Transformers takes too long to reach high gear. Once the robots touch down near a Middle Eastern military base, Bay plods through rites-of-passage scenes that halt precious momentum. Sam hides his metallic allies from his parents (Dunn and co-star Julie White give the year’s most annoying performances to date), even though telling them he has discovered massive robots would solve most of his artificial problems. Meanwhile, Defence Secretary John Keller (Jon Voight) and the mysterious leader of a covert government agency (John Turturro) conduct simultaneous investigations into the random robotic appearances that are shaking up our planet.

Summer movies necessarily come with a certain level of acceptable stupidity – which Bay oversteps. For instance, Optimus Prime tells Sam the Transformers learn to speak by absorbing the internet, yet a villain frozen for decades speaks perfect English when thawed. After the cube is discovered, Air Force officials – led by Josh Duhamel and Tyrese Gibson – decide to hide the coveted device in the middle of a populated city! Add to all of this the casting of Kangaroo Jack star Anthony Anderson as a brilliant computer hacker: the boisterous comedian seems like an odd choice until you realize Bay encourages his actors to shout their dialogue and project every emotion as if the movie’s lone audience member was stationed a mile away. Even in the quiet moments (and yes, I recall one or two), the Transformers’ cast pretend they are as large as robot warriors.

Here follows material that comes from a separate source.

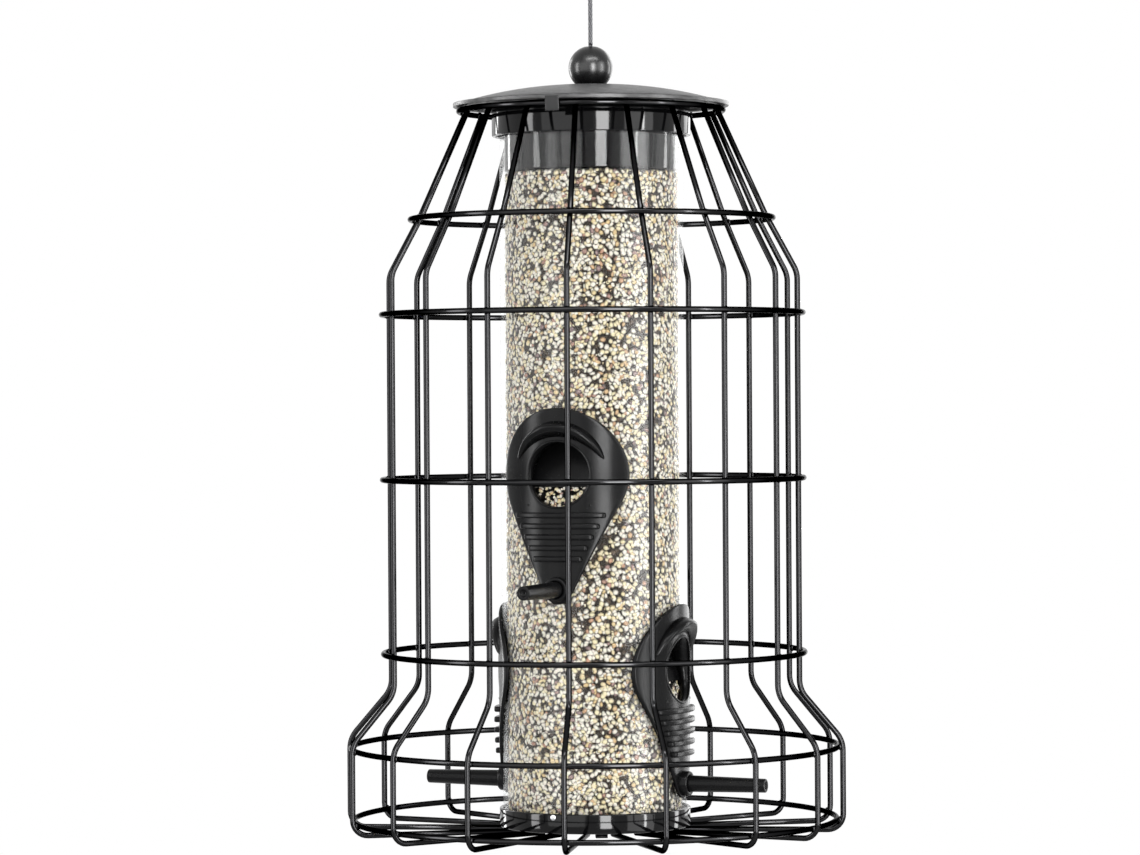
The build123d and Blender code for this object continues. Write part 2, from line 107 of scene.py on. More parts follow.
class CageSizes(bpy.types.PropertyGroup):
    """Sizes of the welded wire cage."""

    wire: length("Wire", 0.0025, "Thickness of the coated wire")
    melt: length("Weld depth", 0.0003, "How deep crossing wires melt into each other")
    uprights: count("Uprights", 16, "Number of upright wires")
    turn: angle("Turn", 15.25, "Where the first upright stands")
    seat: length("Seat", 0.0285, "Radius where the floor wires end under the cup")
    skirt: length("Skirt", 0.10875, "Radius of the skirt")
    skirt_rise: length("Skirt height", 0.0402, "Height where the skirt bends in")
    body: length("Body", 0.09, "Radius of the straight body")
    body_low: length("Body foot", 0.0622, "Height where the body starts")
    body_high: length("Body top", 0.244, "Height where the body bends in")
    shoulder: length("Shoulder", 0.0762, "Radius of the shoulder bend")
    shoulder_rise: length("Shoulder height", 0.2695, "Height of the shoulder bend")
    crown: length("Crown", 0.0554, "Radius of the uprights' upper ends")
    crown_rise: length("Crown height", 0.3155, "Height of the uprights' upper ends")
    foot_bend: length("Foot bend", 0.0068, "Bend radius at the foot of the skirt")
    bend: length("Bend", 0.012, "Bend radius elsewhere")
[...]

Speaking of which, how about those robots? They are, admittedly, eye-popping creations. If nothing else, Transformers is big-screen entertainment. The shock-and-awe of ILM’s accomplishments will lose scope and decibels on a home-theatre system, no matter how high-tech. But where the initial Transformers cartoon, animated movie, and subsequent comics promised ‘more than meets the eye’, this update only satisfies the visual-effects junkie in all of us.